— begin Dataset section —

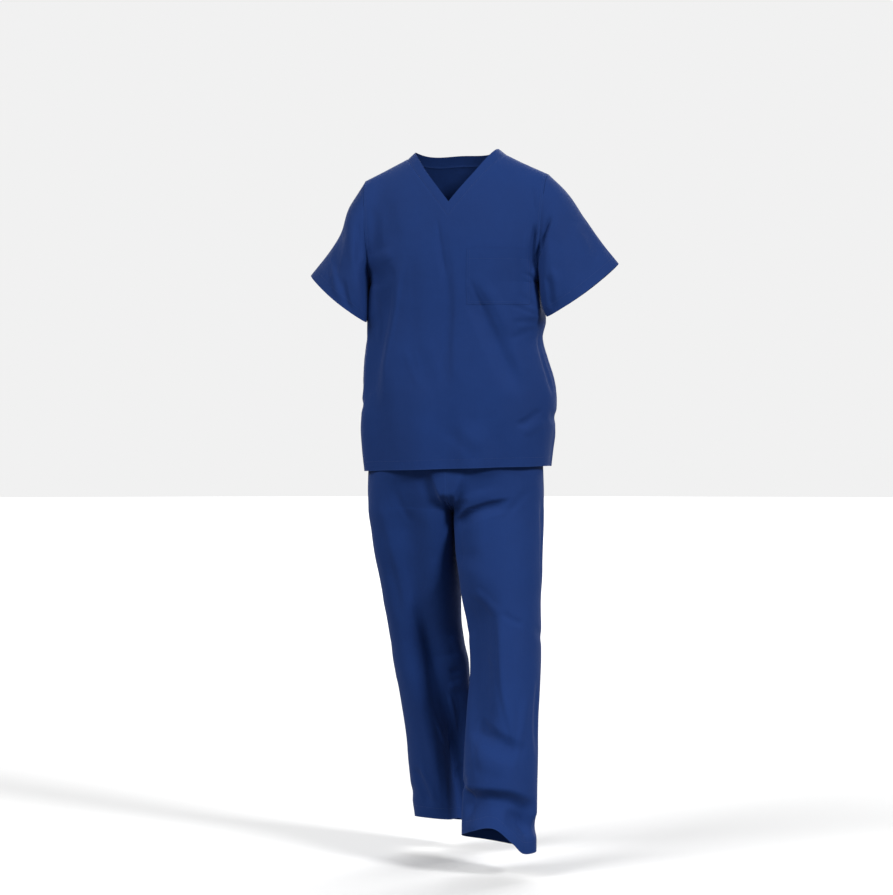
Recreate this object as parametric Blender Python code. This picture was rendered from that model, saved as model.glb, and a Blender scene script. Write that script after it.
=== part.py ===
"""Medical scrubs as they are worn: a V-neck top over straight trousers, hollow, with no wearer inside.

The origin is the middle of the line between the two neck points, where the shoulders carry the top. +Z is up, the
chest faces -Y and the wearer's left is +X. Each garment is shaped as one skin. Every maker's piece is then cut out
of its skin, set back half a seam gap from its edges and given the wall of the cloth.
"""
import math
from collections import namedtuple

import bmesh
import bpy
from mathutils import Vector

# Driving dimensions, in metres
CLOTH = 0.002            # wall of the cloth
SEAM_GAP = 0.0003        # between two pieces at a seam
UNDERARM = -0.300        # height of the underarm points
CHEST_LINE = -0.205      # rows of the top are level up to here
HEM_MIDDLE = -0.712      # hem of the top at the middle
HEM_TILT = 0.006         # the wearer's left end of the hem is this much higher
ARMHOLE_LOW = 0.190      # reach of the armhole seam at the underarm
ARMHOLE_HIGH = 0.207     # and at the shoulder
ARMHOLE_FRONT = 0.066    # half depth of the armhole, forwards
ARMHOLE_BACK = 0.070     # and backwards
SHOULDER_SET_BACK = 0.012  # the shoulder seam lies this far behind the side seams
CHEST_ROUND = 2.4        # roundness of the top's level sections: 2 is an ellipse
ARMHOLE_ROUND = 2.2
NECK_SIDE = 0.095        # reach of the neck edge on the shoulders
NECK_SEAM = 0.546        # reach of the band's seam on the shoulders, as a share of the armhole's
V_TIP = -0.1225          # height of the tip of the neck edge
V_SEAM_TIP = -0.156      # height of the tip of the band's seam
BACK_NECK = 0.062        # neck edge behind the shoulder seam, at the middle of the back
BACK_NECK_SEAM = 0.072   # the band's seam there
BAND_STAND = 0.007       # the neck edge stands up this much from the shoulders
POCKET_SIDES = (0.044, 0.178)
POCKET_HEIGHTS = (-0.352, -0.229)

CROTCH = -0.800          # height of the crotch point
CROTCH_FORWARD = 0.003
SEAT_TOP = -0.600        # from here down the hips part into two legs
WAIST_SEAM = -0.455      # top of the leg panels
WAIST_TOP = -0.420       # top of the waistband
HIP_ROUND = 2.4
LEG_ROUND = 2.05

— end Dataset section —

Work required: Recite the full listing above exactly.

The response:
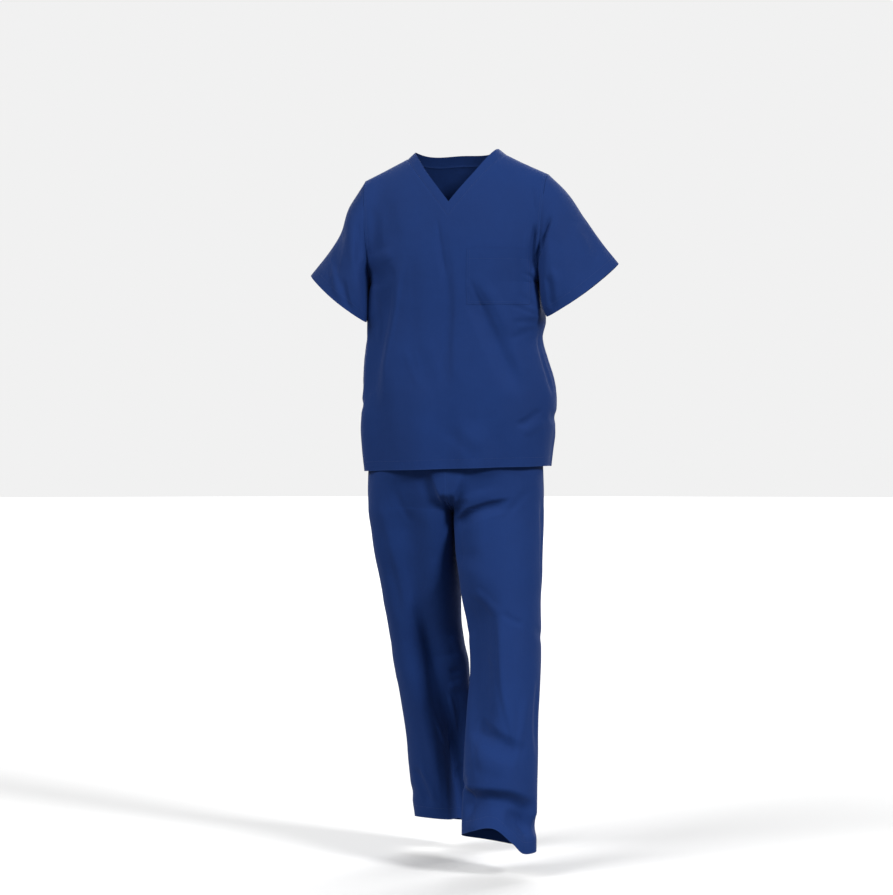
Recreate this object as parametric Blender Python code. This picture was rendered from that model, saved as model.glb, and a Blender scene script. Write that script after it.
=== part.py ===
"""Medical scrubs as they are worn: a V-neck top over straight trousers, hollow, with no wearer inside.

The origin is the middle of the line between the two neck points, where the shoulders carry the top. +Z is up, the
chest faces -Y and the wearer's left is +X. Each garment is shaped as one skin. Every maker's piece is then cut out
of its skin, set back half a seam gap from its edges and given the wall of the cloth.
"""
import math
from collections import namedtuple

import bmesh
import bpy
from mathutils import Vector

# Driving dimensions, in metres
CLOTH = 0.002            # wall of the cloth
SEAM_GAP = 0.0003        # between two pieces at a seam
UNDERARM = -0.300        # height of the underarm points
CHEST_LINE = -0.205      # rows of the top are level up to here
HEM_MIDDLE = -0.712      # hem of the top at the middle
HEM_TILT = 0.006         # the wearer's left end of the hem is this much higher
ARMHOLE_LOW = 0.190      # reach of the armhole seam at the underarm
ARMHOLE_HIGH = 0.207     # and at the shoulder
ARMHOLE_FRONT = 0.066    # half depth of the armhole, forwards
ARMHOLE_BACK = 0.070     # and backwards
SHOULDER_SET_BACK = 0.012  # the shoulder seam lies this far behind the side seams
CHEST_ROUND = 2.4        # roundness of the top's level sections: 2 is an ellipse
ARMHOLE_ROUND = 2.2
NECK_SIDE = 0.095        # reach of the neck edge on the shoulders
NECK_SEAM = 0.546        # reach of the band's seam on the shoulders, as a share of the armhole's
V_TIP = -0.1225          # height of the tip of the neck edge
V_SEAM_TIP = -0.156      # height of the tip of the band's seam
BACK_NECK = 0.062        # neck edge behind the shoulder seam, at the middle of the back
BACK_NECK_SEAM = 0.072   # the band's seam there
BAND_STAND = 0.007       # the neck edge stands up this much from the shoulders
POCKET_SIDES = (0.044, 0.178)
POCKET_HEIGHTS = (-0.352, -0.229)

CROTCH = -0.800          # height of the crotch point
CROTCH_FORWARD = 0.003
SEAT_TOP = -0.600        # from here down the hips part into two legs
WAIST_SEAM = -0.455      # top of the leg panels
WAIST_TOP = -0.420       # top of the waistband
HIP_ROUND = 2.4
LEG_ROUND = 2.05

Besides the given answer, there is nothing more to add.